In conversations with leaders across industries, a consensus has emerged: there isn’t just one path forward. Instead, we see three distinct approaches that organisations are adopting to drive climate action and manage their Scope 3 emissions.
1. The Quiet Achievers: Progress Below the Radar
This group represents organisations diligently working towards their sustainability objectives with significant investment but minimal fanfare. They are making steady progress on Scope 3 data collection and supplier engagement, but their public messaging is often understated. The reasons vary-some strategically avoid becoming a target in a politicised climate, while others simply prioritise getting the work done before announcing results.

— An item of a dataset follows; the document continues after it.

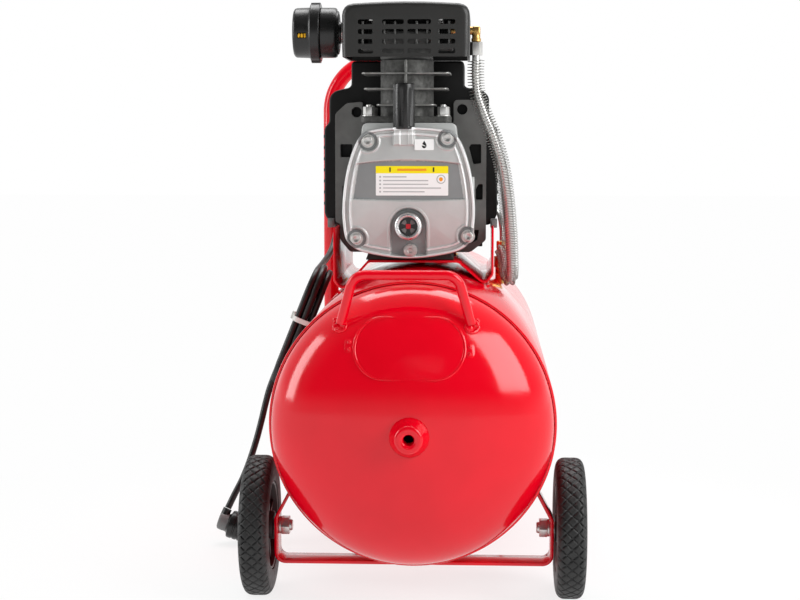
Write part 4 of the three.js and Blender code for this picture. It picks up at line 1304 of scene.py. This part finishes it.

For these silent movers, the imperative still comes from powerful external forces. The EU’s Corporate Sustainability Reporting Directive (CSRD) and state-level mandates in California and New York provide regulatory anchors that keep them focused on progress. Internal teams in these organisations are often lean and need to operate with maximum efficiency. Their priority is building a robust, auditable carbon footprint. Tools that automate data collection from public sources at scale are invaluable, allowing small teams to achieve significant coverage without a huge resource drain from manual supplier surveys.
2. The Loud Leaders: Championing Change from the Front
In contrast, some companies vocally champion sustainability, integrating it into their brand identity and public communications. These organisations often see a strategic advantage in leading on ESG factors, setting higher standards for their industries and meeting the expectations of an increasingly conscious marketplace.
This leadership position brings intense public scrutiny. Every claim must be backed by verifiable, audit-ready data. For their sustainability teams, producing transparent and defensible reports is a foundational requirement for maintaining credibility with investors, customers, and advocacy groups. These companies invest in sophisticated platforms that not only calculate emissions but also provide the analytics needed to identify reduction hotspots, model scenarios, and streamline reporting.
3. The Pragmatists: Balancing Ambition with Reality
The largest group consists of companies navigating a middle path. They acknowledge the importance of sustainability and are committed to their goals, but they balance this ambition with a keen awareness of budget constraints, operational bandwidth, and supply chain complexity. For them, progress is about finding the most efficient and impactful path forward.
This group is particularly conscious of supplier fatigue. They know that asking thousands of suppliers to complete detailed emissions questionnaires rarely yields consistent, high-quality data. As the World Resources Institute (WRI) noted, corporate sustainability goals often are “failing to focus on the needs of people who are driving supply chains.”
Pragmatists seek solutions that reduce friction for their partners while delivering the precision needed for SBTi commitments. By integrating existing spend data with activity-based emissions factors and layering in primary data from key suppliers, they can build a directionally accurate picture that improves over time. As the World Business Council for Sustainable Development (WBCSD) highlights, the goal is to integrate “sustainability data and metrics into decision making.” This practical integration is what turns measurement into an effective reduction strategy.
The Common Thread: Unified, Defensible Data
Regardless of the path taken, one requirement unites them all: the need for unified, reliable Scope 3 data. Whether you are quietly building momentum, loudly leading the charge, or pragmatically making progress, your data must be defensible. Auditors, leadership, regulators, and investors all demand numbers they can trust.
The core challenge is moving from fragmented spreadsheets and supplier surveys to a single source of truth. An effective sustainability programme depends on having verified, audit-ready supplier data in one place, enabling teams to move beyond calculation and focus on what truly matters: making measurable progress toward decarbonisation.